Scooby-Doo appearance
The Addams Family's first animated appearance was on the third episode of Hanna-Barbera's The New Scooby-Doo Movies, "Scooby-Doo Meets the Addams Family" (a.k.a. "Wednesday is Missing"), which first aired on CBS Saturday morning on September 23, 1972. John Astin, Carolyn Jones, Jackie Coogan, and Ted Cassidy provided the voices for their respective Addams Family characters while voice actors were used to voice Grandmama, Wednesday, Pugsley, and Cousin Itt. The episode details the Addams Family in a mystery with the Scooby-Doo gang. The Addams Family characters were drawn to the specifications of the original Charles Addams comics.

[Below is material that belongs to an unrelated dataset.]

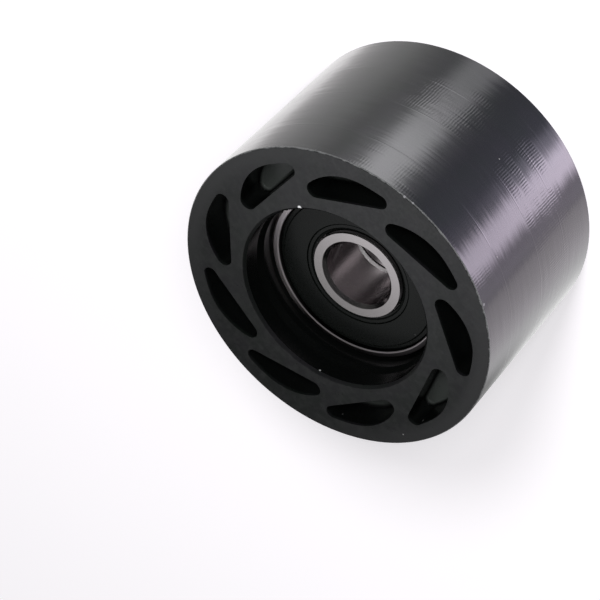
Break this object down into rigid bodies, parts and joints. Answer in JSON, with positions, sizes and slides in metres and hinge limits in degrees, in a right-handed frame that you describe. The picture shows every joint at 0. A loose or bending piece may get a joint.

The Addams Family get their own cartoon
The first animated series ran on Saturday mornings from 1973–1975 on NBC. In a departure from the original series, this series took the Addamses on the road in a Victorian-style recreational vehicle (RV) that resembles their house. This series followed the relationships of the original Addams comics in that Fester is Gomez's brother, and Grandmama is Morticia's mother. Many cast members from the original series and the Scooby-Doo episode reprise their roles in the series, with the exceptions of John Astin and Carolyn Jones whose characters were voiced by Lennie Weinrib and Janet Waldo. Ted Cassidy was a frequent voice actor for Hanna-Barbera television productions at the time, and had previously voiced Lurch for New Scooby Doo Movies. The show also introduces the Addams Family's animal companions Ali the alligator, Ocho the octopus and Mr. V the vulture, who are often seen with their fellow pet Kitty Kat the lion.

Episodes

Public service announcements
Concurrently with their series, the animated Addams characters appeared in public service announcements for the Boy Scouts of America (featuring Pugsley as a Scout), the four nutritious food groups then promoted by the USDA, and forest fire prevention for the United States Forest Service.

Broadcast history
Telecast: NBC Saturday Morning September 8, 1973 – August 30, 1975

Sept. – Dec. 1973, NBC Saturday 9:00–9:30 AM (EDT)
Jan. – Aug. 1974, NBC Saturday 8:30–9:00 AM (EDT)
Sept. 1974 – Aug. 1975, NBC Saturday 8:00–8:30 AM (EDT)

Home media
In October 2010, Warner Archive released The Addams Family: The Complete Series on DVD in region 1 as part of their Hanna-Barbera Classics Collection.  This is a manufacture-on-demand release, available exclusively through Warner's online store and Amazon.com. The series is also available for purchase at the iTunes Store.

Comic book series
From 1974 to 1975, Gold Key Comics produced a comic book series in connection with the show, but it only lasted three issues. Each issue was adapted from a TV episode, starting with "In Search of the Boola-Boola" (October 1974).

See also

The Addams Family (1992 animated series)

References

External links

The Addams Family (1973) at Don Markstein's Toonopedia. Archived from the original on March 13, 2012.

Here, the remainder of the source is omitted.